### SHORT TASK:
From the listing below, copy only the lines running from the line that contains "round the corner." to the line that contains "imported = [obj", both included.

### EXERCISE DATA:
☆ ☆ ☆ ☆ ☆ ☆ ☆
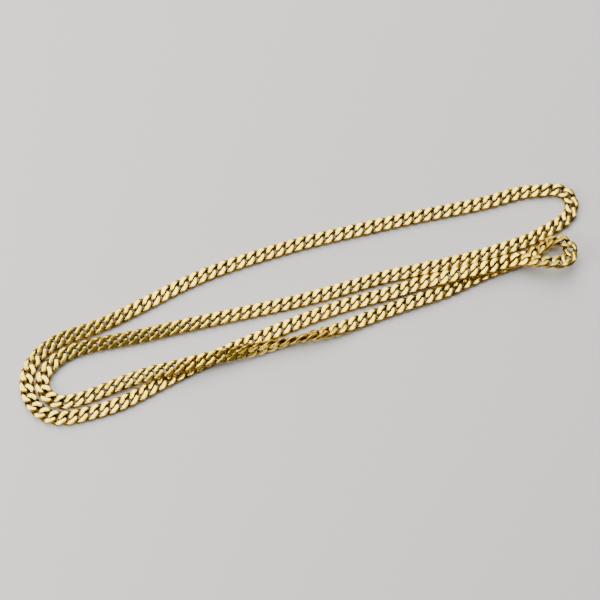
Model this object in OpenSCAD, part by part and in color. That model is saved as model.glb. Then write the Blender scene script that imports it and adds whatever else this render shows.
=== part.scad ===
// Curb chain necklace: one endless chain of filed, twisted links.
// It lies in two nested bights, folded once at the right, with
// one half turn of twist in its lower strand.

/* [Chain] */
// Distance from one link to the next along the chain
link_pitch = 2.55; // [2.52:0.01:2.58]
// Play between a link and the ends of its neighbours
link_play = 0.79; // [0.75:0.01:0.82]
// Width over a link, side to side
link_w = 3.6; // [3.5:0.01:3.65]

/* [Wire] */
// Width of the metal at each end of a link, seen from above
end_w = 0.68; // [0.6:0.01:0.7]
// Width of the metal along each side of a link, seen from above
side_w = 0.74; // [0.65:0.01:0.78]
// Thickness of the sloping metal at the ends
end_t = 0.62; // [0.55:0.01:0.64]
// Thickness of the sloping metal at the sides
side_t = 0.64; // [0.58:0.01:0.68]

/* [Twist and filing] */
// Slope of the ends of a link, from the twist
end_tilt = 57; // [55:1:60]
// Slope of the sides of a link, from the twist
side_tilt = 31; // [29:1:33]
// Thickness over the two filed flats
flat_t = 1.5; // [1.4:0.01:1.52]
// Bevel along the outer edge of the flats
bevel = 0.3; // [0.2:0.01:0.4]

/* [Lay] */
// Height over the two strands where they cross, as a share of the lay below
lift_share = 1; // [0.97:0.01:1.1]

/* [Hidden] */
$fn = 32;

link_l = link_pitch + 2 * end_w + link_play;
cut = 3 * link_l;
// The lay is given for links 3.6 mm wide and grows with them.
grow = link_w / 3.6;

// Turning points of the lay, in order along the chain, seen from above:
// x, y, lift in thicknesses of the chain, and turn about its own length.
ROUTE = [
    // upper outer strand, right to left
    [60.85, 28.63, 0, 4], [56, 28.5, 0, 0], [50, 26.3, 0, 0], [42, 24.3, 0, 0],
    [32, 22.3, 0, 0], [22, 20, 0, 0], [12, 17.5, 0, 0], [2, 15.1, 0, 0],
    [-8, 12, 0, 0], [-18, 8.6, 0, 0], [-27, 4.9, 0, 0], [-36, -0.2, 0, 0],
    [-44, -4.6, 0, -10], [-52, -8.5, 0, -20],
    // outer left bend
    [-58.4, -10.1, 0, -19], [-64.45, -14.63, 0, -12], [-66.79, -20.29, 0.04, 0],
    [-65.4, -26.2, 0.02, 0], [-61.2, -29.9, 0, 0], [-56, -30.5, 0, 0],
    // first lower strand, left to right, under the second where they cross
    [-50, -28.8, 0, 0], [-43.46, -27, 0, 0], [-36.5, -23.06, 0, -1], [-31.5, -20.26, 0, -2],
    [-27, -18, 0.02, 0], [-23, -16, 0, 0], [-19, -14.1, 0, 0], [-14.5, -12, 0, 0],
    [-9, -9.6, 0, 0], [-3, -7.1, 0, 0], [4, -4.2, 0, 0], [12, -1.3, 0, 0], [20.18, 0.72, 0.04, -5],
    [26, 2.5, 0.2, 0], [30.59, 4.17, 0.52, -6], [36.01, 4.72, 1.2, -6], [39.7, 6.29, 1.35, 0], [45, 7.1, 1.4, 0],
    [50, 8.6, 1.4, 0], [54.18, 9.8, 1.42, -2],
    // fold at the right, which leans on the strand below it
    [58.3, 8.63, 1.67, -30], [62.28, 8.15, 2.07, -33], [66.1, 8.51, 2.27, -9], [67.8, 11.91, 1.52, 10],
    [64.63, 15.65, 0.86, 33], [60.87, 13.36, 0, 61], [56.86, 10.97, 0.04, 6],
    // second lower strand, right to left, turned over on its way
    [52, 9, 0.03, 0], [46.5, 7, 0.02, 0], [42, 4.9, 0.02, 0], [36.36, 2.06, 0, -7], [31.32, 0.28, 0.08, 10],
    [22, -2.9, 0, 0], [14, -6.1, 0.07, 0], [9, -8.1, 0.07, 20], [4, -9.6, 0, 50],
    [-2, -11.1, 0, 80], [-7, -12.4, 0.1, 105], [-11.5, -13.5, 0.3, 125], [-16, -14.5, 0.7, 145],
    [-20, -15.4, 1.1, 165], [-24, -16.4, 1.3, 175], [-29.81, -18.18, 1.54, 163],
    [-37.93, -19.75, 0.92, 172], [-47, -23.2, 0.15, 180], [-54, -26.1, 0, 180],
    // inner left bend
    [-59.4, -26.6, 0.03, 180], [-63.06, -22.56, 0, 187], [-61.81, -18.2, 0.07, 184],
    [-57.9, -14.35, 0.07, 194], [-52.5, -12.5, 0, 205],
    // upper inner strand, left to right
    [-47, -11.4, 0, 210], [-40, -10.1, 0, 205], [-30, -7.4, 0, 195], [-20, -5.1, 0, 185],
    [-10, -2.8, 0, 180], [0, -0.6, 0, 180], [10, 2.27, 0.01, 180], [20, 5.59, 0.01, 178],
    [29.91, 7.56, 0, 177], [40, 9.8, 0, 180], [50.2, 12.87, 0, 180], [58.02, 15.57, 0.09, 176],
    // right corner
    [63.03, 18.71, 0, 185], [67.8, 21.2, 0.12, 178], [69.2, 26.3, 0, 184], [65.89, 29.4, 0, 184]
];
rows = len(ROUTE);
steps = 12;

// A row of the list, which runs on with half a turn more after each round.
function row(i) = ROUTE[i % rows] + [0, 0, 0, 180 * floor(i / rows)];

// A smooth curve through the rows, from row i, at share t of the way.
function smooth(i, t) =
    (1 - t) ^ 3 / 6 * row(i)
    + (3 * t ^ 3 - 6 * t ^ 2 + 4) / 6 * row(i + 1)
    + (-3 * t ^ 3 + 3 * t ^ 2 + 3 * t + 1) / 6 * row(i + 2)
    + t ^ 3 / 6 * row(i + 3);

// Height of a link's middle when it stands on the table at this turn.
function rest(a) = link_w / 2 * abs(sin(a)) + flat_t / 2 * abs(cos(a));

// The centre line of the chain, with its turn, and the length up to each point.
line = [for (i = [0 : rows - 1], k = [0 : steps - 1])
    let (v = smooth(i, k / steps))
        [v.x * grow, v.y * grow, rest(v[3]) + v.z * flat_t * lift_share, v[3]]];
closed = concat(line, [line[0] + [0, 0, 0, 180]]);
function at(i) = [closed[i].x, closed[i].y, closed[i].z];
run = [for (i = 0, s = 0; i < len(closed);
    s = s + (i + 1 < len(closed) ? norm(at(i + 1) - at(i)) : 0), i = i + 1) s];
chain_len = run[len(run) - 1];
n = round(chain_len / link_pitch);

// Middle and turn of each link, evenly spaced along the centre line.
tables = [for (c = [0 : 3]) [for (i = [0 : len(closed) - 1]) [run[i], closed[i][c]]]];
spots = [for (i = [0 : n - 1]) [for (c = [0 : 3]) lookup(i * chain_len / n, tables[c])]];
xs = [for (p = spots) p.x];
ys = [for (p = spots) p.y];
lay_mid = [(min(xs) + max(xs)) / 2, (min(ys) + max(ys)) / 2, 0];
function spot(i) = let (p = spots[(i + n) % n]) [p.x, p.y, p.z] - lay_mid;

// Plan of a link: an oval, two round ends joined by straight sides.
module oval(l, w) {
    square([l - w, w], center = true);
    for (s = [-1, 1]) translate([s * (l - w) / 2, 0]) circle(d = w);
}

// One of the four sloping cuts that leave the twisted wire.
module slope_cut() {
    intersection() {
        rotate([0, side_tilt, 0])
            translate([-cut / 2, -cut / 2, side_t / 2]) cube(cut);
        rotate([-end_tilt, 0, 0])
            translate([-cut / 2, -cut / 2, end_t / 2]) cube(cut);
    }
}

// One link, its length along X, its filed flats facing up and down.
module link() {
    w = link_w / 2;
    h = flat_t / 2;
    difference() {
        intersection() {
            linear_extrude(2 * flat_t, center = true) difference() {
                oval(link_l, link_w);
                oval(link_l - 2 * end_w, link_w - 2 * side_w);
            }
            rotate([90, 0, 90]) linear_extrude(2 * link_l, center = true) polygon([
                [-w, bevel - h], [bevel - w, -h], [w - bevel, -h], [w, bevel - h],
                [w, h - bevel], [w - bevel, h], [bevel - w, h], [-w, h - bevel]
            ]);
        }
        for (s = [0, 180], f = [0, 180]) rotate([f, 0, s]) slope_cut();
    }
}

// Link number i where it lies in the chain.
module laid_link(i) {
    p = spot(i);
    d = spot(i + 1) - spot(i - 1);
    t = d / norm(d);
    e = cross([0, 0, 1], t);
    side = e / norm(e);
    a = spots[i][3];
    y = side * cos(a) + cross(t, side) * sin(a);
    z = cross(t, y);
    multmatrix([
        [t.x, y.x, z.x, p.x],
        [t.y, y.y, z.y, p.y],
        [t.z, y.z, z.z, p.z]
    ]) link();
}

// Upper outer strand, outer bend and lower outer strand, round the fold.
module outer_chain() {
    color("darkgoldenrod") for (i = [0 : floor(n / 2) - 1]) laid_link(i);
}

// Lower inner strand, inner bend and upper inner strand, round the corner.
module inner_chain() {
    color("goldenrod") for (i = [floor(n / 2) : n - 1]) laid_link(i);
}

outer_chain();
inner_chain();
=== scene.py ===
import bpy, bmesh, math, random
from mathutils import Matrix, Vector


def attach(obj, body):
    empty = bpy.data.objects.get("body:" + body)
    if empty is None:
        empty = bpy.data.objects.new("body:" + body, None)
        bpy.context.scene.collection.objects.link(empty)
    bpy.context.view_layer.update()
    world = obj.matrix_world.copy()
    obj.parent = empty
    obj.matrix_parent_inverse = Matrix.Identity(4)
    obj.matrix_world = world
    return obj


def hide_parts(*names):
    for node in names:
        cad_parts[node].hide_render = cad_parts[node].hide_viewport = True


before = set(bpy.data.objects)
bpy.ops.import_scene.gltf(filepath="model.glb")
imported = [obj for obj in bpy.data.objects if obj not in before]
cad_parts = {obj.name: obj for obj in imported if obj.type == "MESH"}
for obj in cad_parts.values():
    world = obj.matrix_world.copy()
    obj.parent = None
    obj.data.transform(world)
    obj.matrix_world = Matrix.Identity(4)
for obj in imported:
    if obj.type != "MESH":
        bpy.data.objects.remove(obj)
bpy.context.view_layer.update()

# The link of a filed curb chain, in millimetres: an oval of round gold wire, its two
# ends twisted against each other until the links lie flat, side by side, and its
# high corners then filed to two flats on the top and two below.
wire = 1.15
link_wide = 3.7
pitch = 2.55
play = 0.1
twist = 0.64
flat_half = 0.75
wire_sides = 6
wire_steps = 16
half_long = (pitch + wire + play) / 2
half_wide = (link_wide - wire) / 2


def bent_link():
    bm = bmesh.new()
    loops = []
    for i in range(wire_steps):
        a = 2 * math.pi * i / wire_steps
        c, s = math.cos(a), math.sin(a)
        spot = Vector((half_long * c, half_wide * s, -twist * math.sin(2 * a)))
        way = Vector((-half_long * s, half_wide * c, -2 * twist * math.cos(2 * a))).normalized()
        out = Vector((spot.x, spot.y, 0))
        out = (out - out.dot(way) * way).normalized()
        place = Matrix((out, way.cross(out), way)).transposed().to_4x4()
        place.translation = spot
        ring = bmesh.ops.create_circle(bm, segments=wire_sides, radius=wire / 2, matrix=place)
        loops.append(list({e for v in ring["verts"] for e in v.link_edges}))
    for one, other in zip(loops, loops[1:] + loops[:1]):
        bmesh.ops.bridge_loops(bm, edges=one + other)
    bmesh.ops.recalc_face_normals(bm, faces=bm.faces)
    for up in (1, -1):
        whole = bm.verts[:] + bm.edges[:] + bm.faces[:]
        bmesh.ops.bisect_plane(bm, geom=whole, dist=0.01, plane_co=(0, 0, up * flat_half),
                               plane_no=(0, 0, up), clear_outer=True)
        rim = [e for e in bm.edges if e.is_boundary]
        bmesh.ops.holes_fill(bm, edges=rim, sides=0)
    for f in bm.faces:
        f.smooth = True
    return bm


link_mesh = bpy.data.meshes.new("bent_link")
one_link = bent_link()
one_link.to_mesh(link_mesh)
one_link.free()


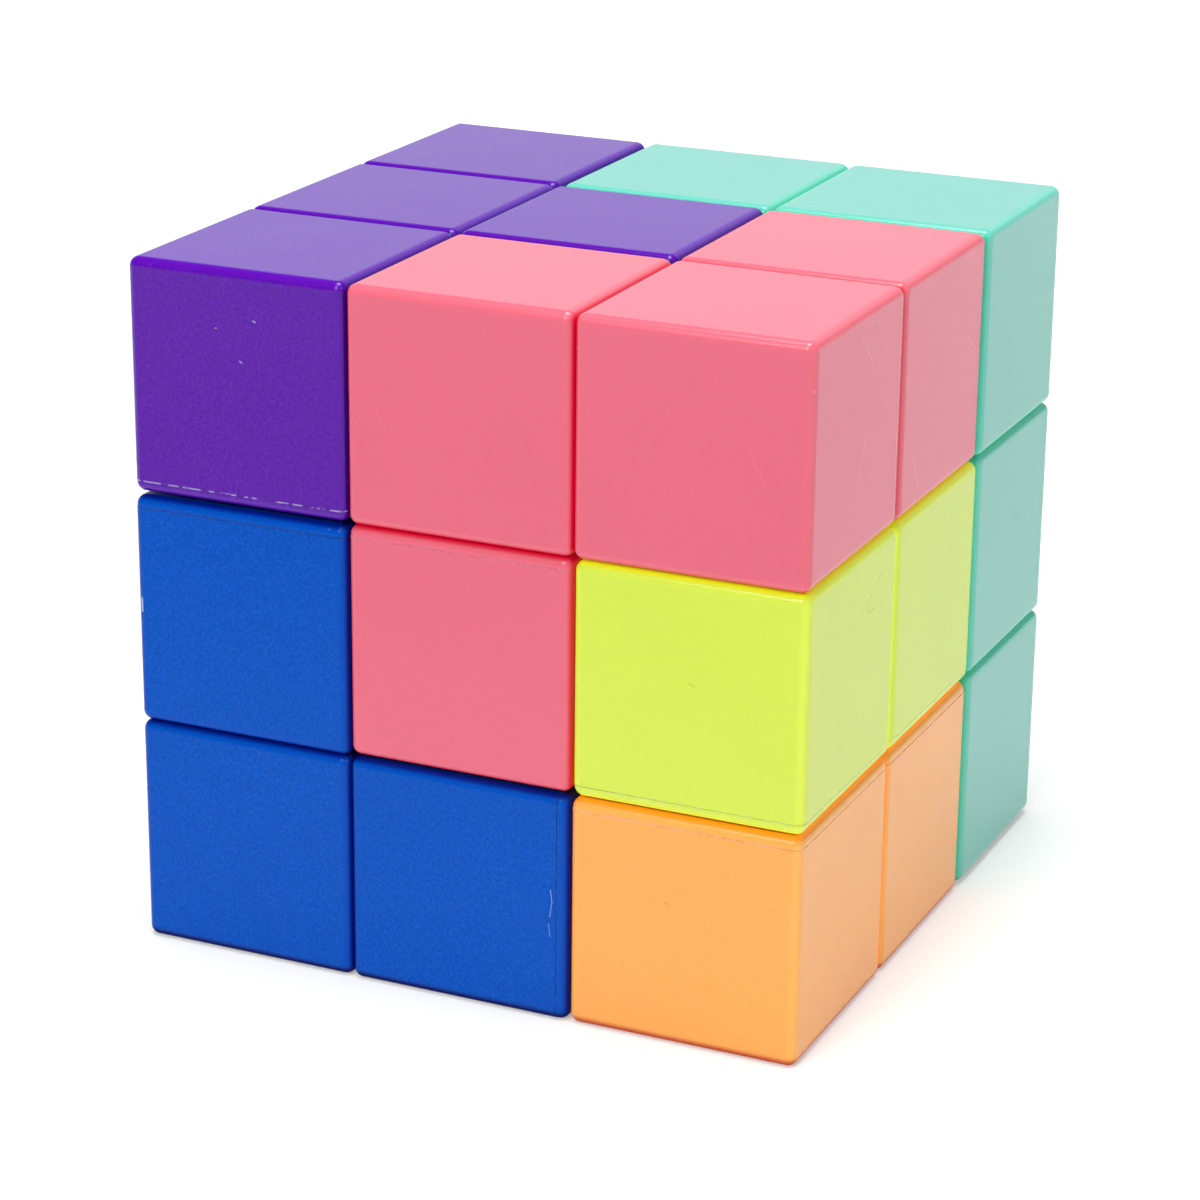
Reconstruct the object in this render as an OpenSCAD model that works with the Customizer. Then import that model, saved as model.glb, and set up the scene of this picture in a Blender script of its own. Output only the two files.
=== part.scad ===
☆ ☆ ☆ ☆ ☆ ☆ ☆
### SOLVED EXERCISE:
// Lower inner strand, inner bend and upper inner strand, round the corner.
module inner_chain() {
    color("goldenrod") for (i = [floor(n / 2) : n - 1]) laid_link(i);
}

outer_chain();
inner_chain();
=== scene.py ===
import bpy, bmesh, math, random
from mathutils import Matrix, Vector


def attach(obj, body):
    empty = bpy.data.objects.get("body:" + body)
    if empty is None:
        empty = bpy.data.objects.new("body:" + body, None)
        bpy.context.scene.collection.objects.link(empty)
    bpy.context.view_layer.update()
    world = obj.matrix_world.copy()
    obj.parent = empty
    obj.matrix_parent_inverse = Matrix.Identity(4)
    obj.matrix_world = world
    return obj


def hide_parts(*names):
    for node in names:
        cad_parts[node].hide_render = cad_parts[node].hide_viewport = True


before = set(bpy.data.objects)
bpy.ops.import_scene.gltf(filepath="model.glb")
imported = [obj for obj in bpy.data.objects if obj not in before]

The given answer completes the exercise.